Bayes Factors for Outlier Models Using the Device of Imaginary Observations

Abstract

Abstract Suppose we think that most observations in a sample have been generated from a distribution with density f(x) but we fear that a few outliers from a distribution with density g(x) may have contaminated our sample. In many situations, we might assume that f(x) is a density depending on a parameter θ and that g(x) is of the same form as f but with parameter θ + δ or θδ. A number of Bayesian models for this problem when f is normal have been discussed by Freeman. He points out that with a vague improper prior for contaminating parameters, most posterior weight is put on the model allowing for the largest number of outliers. He therefore confines attention to proper priors when trying to answer the question of “how many outliers?” However, in many situations we do not have very certain information on the contaminating parameters and would like to make inferences about outliers when using improper priors for the parameters of the model. In this article, we apply the ideas of Spiegelhalter and Smith to this problem.

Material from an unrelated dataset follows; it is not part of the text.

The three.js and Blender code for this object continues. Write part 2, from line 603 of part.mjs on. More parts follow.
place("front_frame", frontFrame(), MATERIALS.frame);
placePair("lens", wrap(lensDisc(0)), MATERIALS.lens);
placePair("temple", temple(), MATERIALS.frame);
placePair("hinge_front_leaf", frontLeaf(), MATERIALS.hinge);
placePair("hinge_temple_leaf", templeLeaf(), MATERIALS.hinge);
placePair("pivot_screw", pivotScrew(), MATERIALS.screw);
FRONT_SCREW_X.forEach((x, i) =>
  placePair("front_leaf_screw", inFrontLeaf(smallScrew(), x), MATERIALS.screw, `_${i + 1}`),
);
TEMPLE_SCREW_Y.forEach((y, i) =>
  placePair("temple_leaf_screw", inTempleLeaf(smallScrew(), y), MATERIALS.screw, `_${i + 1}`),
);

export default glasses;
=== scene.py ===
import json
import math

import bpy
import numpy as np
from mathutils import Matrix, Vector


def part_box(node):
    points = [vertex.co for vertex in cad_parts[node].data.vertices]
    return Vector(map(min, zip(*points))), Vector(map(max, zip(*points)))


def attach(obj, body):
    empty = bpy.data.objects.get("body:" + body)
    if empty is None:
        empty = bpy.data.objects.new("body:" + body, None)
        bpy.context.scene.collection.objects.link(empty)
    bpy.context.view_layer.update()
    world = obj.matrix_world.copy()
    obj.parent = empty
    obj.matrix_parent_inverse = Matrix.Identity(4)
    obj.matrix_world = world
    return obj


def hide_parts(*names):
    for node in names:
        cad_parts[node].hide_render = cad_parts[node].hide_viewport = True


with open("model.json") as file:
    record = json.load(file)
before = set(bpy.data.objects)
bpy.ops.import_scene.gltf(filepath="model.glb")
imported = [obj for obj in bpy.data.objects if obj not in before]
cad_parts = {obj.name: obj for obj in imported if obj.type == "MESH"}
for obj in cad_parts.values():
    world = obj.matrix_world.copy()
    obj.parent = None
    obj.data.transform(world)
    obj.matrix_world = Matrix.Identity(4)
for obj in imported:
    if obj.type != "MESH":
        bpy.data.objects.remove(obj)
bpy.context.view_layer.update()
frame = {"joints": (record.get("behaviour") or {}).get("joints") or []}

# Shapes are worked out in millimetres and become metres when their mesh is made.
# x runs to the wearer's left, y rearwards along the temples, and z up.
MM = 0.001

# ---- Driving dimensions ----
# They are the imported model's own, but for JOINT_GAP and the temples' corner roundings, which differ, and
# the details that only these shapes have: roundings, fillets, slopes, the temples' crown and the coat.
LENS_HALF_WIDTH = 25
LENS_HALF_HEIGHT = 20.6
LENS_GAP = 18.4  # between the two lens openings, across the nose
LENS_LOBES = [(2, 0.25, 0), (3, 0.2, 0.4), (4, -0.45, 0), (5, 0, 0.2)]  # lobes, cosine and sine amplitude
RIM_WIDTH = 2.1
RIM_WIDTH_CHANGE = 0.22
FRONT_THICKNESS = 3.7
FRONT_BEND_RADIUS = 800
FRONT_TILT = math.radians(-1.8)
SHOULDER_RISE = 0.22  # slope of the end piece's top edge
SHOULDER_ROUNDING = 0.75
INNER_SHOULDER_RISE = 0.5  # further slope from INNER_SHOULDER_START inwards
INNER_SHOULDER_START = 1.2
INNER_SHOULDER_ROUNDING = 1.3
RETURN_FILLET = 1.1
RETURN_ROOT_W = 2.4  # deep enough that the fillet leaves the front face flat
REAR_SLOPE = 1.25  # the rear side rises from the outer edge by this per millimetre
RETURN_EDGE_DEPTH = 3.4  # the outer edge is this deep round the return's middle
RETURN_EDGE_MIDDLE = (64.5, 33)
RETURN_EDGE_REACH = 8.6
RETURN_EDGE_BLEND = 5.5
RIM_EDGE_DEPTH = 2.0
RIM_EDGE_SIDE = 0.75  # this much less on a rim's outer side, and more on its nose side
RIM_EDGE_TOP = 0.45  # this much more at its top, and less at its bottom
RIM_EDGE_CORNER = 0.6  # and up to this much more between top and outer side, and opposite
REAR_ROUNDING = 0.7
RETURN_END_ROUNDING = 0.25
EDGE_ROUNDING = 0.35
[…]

In particular, we use their idea of assigning the value of the constant in the improper prior for the parameter of the contaminating distribution by the device of an imaginary training sample. This enables us to calculate the Bayes factor comparing a model with no outliers to a model with one outlier. We also can extend the ideas to more than one outlier. We illustrate the method in the case of univariate normal distributions, simple linear regression, and exponential samples.